▶ **JOB**:
Repeat every entry in the listing below, exactly.

···

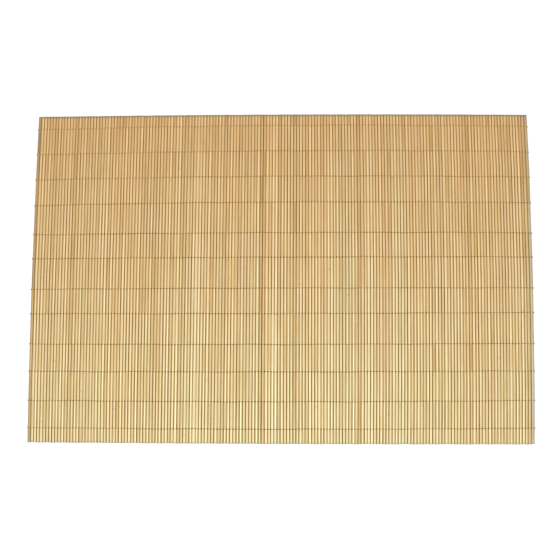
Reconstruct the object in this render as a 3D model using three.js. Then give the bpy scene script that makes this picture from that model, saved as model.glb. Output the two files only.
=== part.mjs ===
// Bamboo placemat: thin split-bamboo slats lie side by side and rows of thread hold
// them together, one strand over the slats and one under them. Millimetres, +Z up,
// with the table at z = 0. X runs across the slats and Y along them.
import * as THREE from "three";
import { mergeVertices } from "three/addons/utils/BufferGeometryUtils.js";

// Driving dimensions
const MAT_WIDTH = 450; // across the slats, at the middle of their length
const MAT_DEPTH = 300; // along the slats, at the middle of the mat
const SLAT_COUNT = 164;
const MIDDLE_WIDER = 0.013; // share of their mean spacing by which the middle slats lie wider apart
const SLAT_THICKNESS = 1.6; // of the thickest slat
const SLAT_THINNER = 0.2; // how much thinner the thinnest slat is
const SIDE_TOP = 1.0; // where a slat's side starts to round over, above its underside
const SIDE_FOOT = 0.5; // where it starts to round under
const CROWN_SHARE = 0.48; // of a slat's width that its flat crown takes
const FOOT_SHARE = 0.6; // of a slat's width that its flat underside takes
const STRAND_WIDTH = 0.56;
const STRAND_HEIGHT = 0.4;
const CLEARANCE = 0.3; // between a strand and the slats
const TURN_CORNER = 0.3; // cut off the corner where a strand turns down

// How far the outline draws in towards its corners
const DRAW_IN = { left: 1.4, right: 2.1, back: 1.3, front: 0.6 };

// How uneven the hand-laid slats are
const EDGE_JITTER = 0.15; // of the line between two slats, each way
const END_UNEVEN = { front: 0.45, back: 0.2 }; // how much shorter a slat may end
const END_STEP = 0.05; // the slats' ends are cut to this
const EVEN_ENDS = 0.25; // share of the slats that end in line with each other
const SWAY = 0.45; // slow side-to-side wander of the slats' ends
const SWAY_WAVE = { front: 31, back: 43 }; // how far apart along the mat its turns are

// What differs from slat to slat, each with its own row of uneven numbers
const FRONT_LINE = 1;
const MIDDLE_LINE = 2;
const BACK_LINE = 3;
const FRONT_END = 4;
const BACK_END = 5;
const THICKNESS = 6;

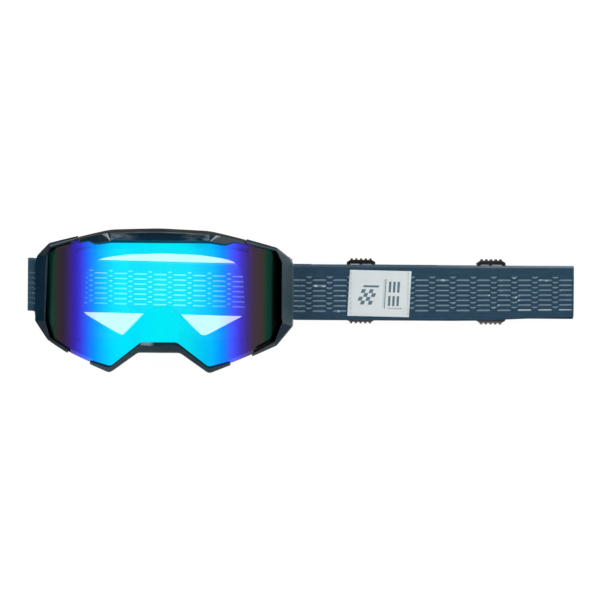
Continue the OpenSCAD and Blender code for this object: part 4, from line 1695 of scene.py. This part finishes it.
class Route:
    """The middle line of a strap in x and z, followed by its length."""

    def __init__(self, points: Sequence[Flat], step: float = 6.0) -> None:
        """Splits long runs of the line and measures it.

        Args:
            points: Corners of the line.
            step: Longest run that stays whole.
        """
        self.points = [points[0]]
        for start, end in zip(points, points[1:]):
            parts = max(1, math.ceil(math.dist(start, end) / step))
            for i in range(1, parts + 1):
                self.points.append(tuple(a + (b - a) * i / parts for a, b in zip(start, end)))
        self.reach = [0.0]
        for start, end in zip(self.points, self.points[1:]):
            self.reach.append(self.reach[-1] + math.dist(start, end))
        self.length = self.reach[-1]

    def length_at(self, x: float) -> float:
        """Length at which the line first passes x on its way to the right."""
        for (ax, _), (bx, _), reach in zip(self.points, self.points[1:], self.reach):
            if ax <= x < bx:
                return reach + x - ax
        raise ValueError("the line doesn't pass that place")

    def normal(self, i: int) -> Flat:
        """Direction to the left of the line at a point."""
        a, b = self.points[max(i - 1, 0)], self.points[min(i + 1, len(self.points) - 1)]
        dx, dz = unit(b[0] - a[0], b[1] - a[1])
        return -dz, dx

    def at(self, s: float, up: float) -> Flat:
        """Point at a length along the line and a distance to its left.

        Args:
            s: The length.
            up: The distance.

        Returns:
            The point in x and z.
        """
        s = held(s, 0.0, self.length)
        i = next((k for k, reach in enumerate(self.reach[1:]) if reach >= s), len(self.points) - 2)
        t = (s - self.reach[i]) / (self.reach[i + 1] - self.reach[i])
        n0, n1 = self.normal(i), self.normal(i + 1)
        nx, nz = unit(n0[0] + (n1[0] - n0[0]) * t, n0[1] + (n1[1] - n0[1]) * t)
        (x0, z0), (x1, z1) = self.points[i], self.points[i + 1]
        return x0 + (x1 - x0) * t + nx * up, z0 + (z1 - z0) * t + nz * up


def arc(centre: Flat, radius: float, start: float, end: float, steps: int = 16) -> list[Flat]:
    """Points of an arc in x and z, between two angles in degrees."""
    angles = (math.radians(start + (end - start) * i / steps) for i in range(steps + 1))
    return [(centre[0] + radius * math.cos(a), centre[1] + radius * math.sin(a)) for a in angles]


def ease(start: Flat, end: Flat, steps: int = 16) -> list[Flat]:
    """Points of a level start, a smooth climb and a level end."""
    shares = (i / steps for i in range(steps + 1))
    return [(start[0] + (end[0] - start[0]) * s,
             start[1] + (end[1] - start[1]) * (1 - math.cos(math.pi * s)) / 2) for s in shares]


class Face(Enum):
    """The side of a strap's line that a print lies on."""
    LEFT = 1
    RIGHT = -1


@dataclass(frozen=True)
class DashPrint:
    """Rows of long and short silicone dashes on one face of a strap.

    Attributes:
        face: The face that they lie on.
        middle: Height of the middle of the rows across the strap.
        column_x: Place in x of the middle of one column of short dashes.
        finish: Their material.
        proud: How far they stand out.
        pitch: Way from one column to the next.
        rows, row_gap: Number of rows, and the way from one to the next.
        long_dash, short_dash: Lengths of the two kinds of dash.
        width: Width of a dash.
        hook: How far the ends of a short dash turn up.
    """
    face: Face
    middle: float
    column_x: float
    finish: Finish
    proud: float = 0.25
    pitch: float = 14.87
    rows: int = 7
    row_gap: float = 3.66
    long_dash: float = 10.0
    short_dash: float = 4.0
    width: float = 1.6
    hook: float = 0.0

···

▶ **PROBLEM SOLUTION**:
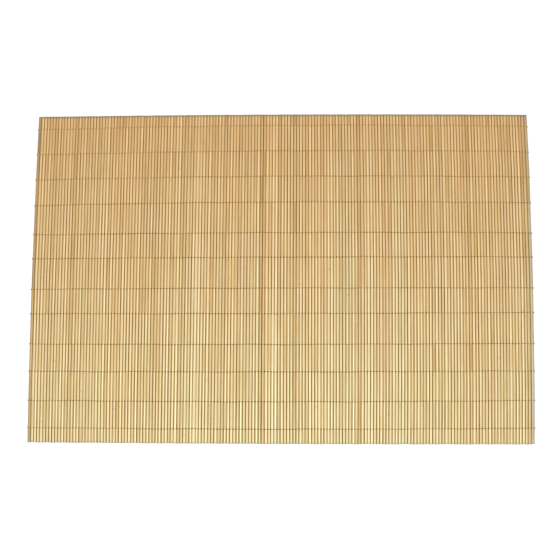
Reconstruct the object in this render as a 3D model using three.js. Then give the bpy scene script that makes this picture from that model, saved as model.glb. Output the two files only.
=== part.mjs ===
// Bamboo placemat: thin split-bamboo slats lie side by side and rows of thread hold
// them together, one strand over the slats and one under them. Millimetres, +Z up,
// with the table at z = 0. X runs across the slats and Y along them.
import * as THREE from "three";
import { mergeVertices } from "three/addons/utils/BufferGeometryUtils.js";

// Driving dimensions
const MAT_WIDTH = 450; // across the slats, at the middle of their length
const MAT_DEPTH = 300; // along the slats, at the middle of the mat
const SLAT_COUNT = 164;
const MIDDLE_WIDER = 0.013; // share of their mean spacing by which the middle slats lie wider apart
const SLAT_THICKNESS = 1.6; // of the thickest slat
const SLAT_THINNER = 0.2; // how much thinner the thinnest slat is
const SIDE_TOP = 1.0; // where a slat's side starts to round over, above its underside
const SIDE_FOOT = 0.5; // where it starts to round under
const CROWN_SHARE = 0.48; // of a slat's width that its flat crown takes
const FOOT_SHARE = 0.6; // of a slat's width that its flat underside takes
const STRAND_WIDTH = 0.56;
const STRAND_HEIGHT = 0.4;
const CLEARANCE = 0.3; // between a strand and the slats
const TURN_CORNER = 0.3; // cut off the corner where a strand turns down

// How far the outline draws in towards its corners
const DRAW_IN = { left: 1.4, right: 2.1, back: 1.3, front: 0.6 };

// How uneven the hand-laid slats are
const EDGE_JITTER = 0.15; // of the line between two slats, each way
const END_UNEVEN = { front: 0.45, back: 0.2 }; // how much shorter a slat may end
const END_STEP = 0.05; // the slats' ends are cut to this
const EVEN_ENDS = 0.25; // share of the slats that end in line with each other
const SWAY = 0.45; // slow side-to-side wander of the slats' ends
const SWAY_WAVE = { front: 31, back: 43 }; // how far apart along the mat its turns are

// What differs from slat to slat, each with its own row of uneven numbers
const FRONT_LINE = 1;
const MIDDLE_LINE = 2;
const BACK_LINE = 3;
const FRONT_END = 4;
const BACK_END = 5;
const THICKNESS = 6;

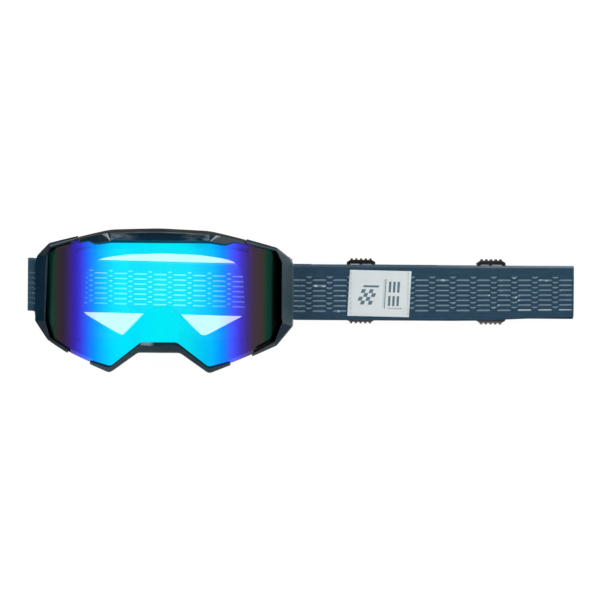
Continue the OpenSCAD and Blender code for this object: part 4, from line 1695 of scene.py. This part finishes it.
class Route:
    """The middle line of a strap in x and z, followed by its length."""

    def __init__(self, points: Sequence[Flat], step: float = 6.0) -> None:
        """Splits long runs of the line and measures it.

        Args:
            points: Corners of the line.
            step: Longest run that stays whole.
        """
        self.points = [points[0]]
        for start, end in zip(points, points[1:]):
            parts = max(1, math.ceil(math.dist(start, end) / step))
            for i in range(1, parts + 1):
                self.points.append(tuple(a + (b - a) * i / parts for a, b in zip(start, end)))
        self.reach = [0.0]
        for start, end in zip(self.points, self.points[1:]):
            self.reach.append(self.reach[-1] + math.dist(start, end))
        self.length = self.reach[-1]

    def length_at(self, x: float) -> float:
        """Length at which the line first passes x on its way to the right."""
        for (ax, _), (bx, _), reach in zip(self.points, self.points[1:], self.reach):
            if ax <= x < bx:
                return reach + x - ax
        raise ValueError("the line doesn't pass that place")

    def normal(self, i: int) -> Flat:
        """Direction to the left of the line at a point."""
        a, b = self.points[max(i - 1, 0)], self.points[min(i + 1, len(self.points) - 1)]
        dx, dz = unit(b[0] - a[0], b[1] - a[1])
        return -dz, dx

    def at(self, s: float, up: float) -> Flat:
        """Point at a length along the line and a distance to its left.

        Args:
            s: The length.
            up: The distance.

        Returns:
            The point in x and z.
        """
        s = held(s, 0.0, self.length)
        i = next((k for k, reach in enumerate(self.reach[1:]) if reach >= s), len(self.points) - 2)
        t = (s - self.reach[i]) / (self.reach[i + 1] - self.reach[i])
        n0, n1 = self.normal(i), self.normal(i + 1)
        nx, nz = unit(n0[0] + (n1[0] - n0[0]) * t, n0[1] + (n1[1] - n0[1]) * t)
        (x0, z0), (x1, z1) = self.points[i], self.points[i + 1]
        return x0 + (x1 - x0) * t + nx * up, z0 + (z1 - z0) * t + nz * up


def arc(centre: Flat, radius: float, start: float, end: float, steps: int = 16) -> list[Flat]:
    """Points of an arc in x and z, between two angles in degrees."""
    angles = (math.radians(start + (end - start) * i / steps) for i in range(steps + 1))
    return [(centre[0] + radius * math.cos(a), centre[1] + radius * math.sin(a)) for a in angles]


def ease(start: Flat, end: Flat, steps: int = 16) -> list[Flat]:
    """Points of a level start, a smooth climb and a level end."""
    shares = (i / steps for i in range(steps + 1))
    return [(start[0] + (end[0] - start[0]) * s,
             start[1] + (end[1] - start[1]) * (1 - math.cos(math.pi * s)) / 2) for s in shares]


class Face(Enum):
    """The side of a strap's line that a print lies on."""
    LEFT = 1
    RIGHT = -1


@dataclass(frozen=True)
class DashPrint:
    """Rows of long and short silicone dashes on one face of a strap.

    Attributes:
        face: The face that they lie on.
        middle: Height of the middle of the rows across the strap.
        column_x: Place in x of the middle of one column of short dashes.
        finish: Their material.
        proud: How far they stand out.
        pitch: Way from one column to the next.
        rows, row_gap: Number of rows, and the way from one to the next.
        long_dash, short_dash: Lengths of the two kinds of dash.
        width: Width of a dash.
        hook: How far the ends of a short dash turn up.
    """
    face: Face
    middle: float
    column_x: float
    finish: Finish
    proud: float = 0.25
    pitch: float = 14.87
    rows: int = 7
    row_gap: float = 3.66
    long_dash: float = 10.0
    short_dash: float = 4.0
    width: float = 1.6
    hook: float = 0.0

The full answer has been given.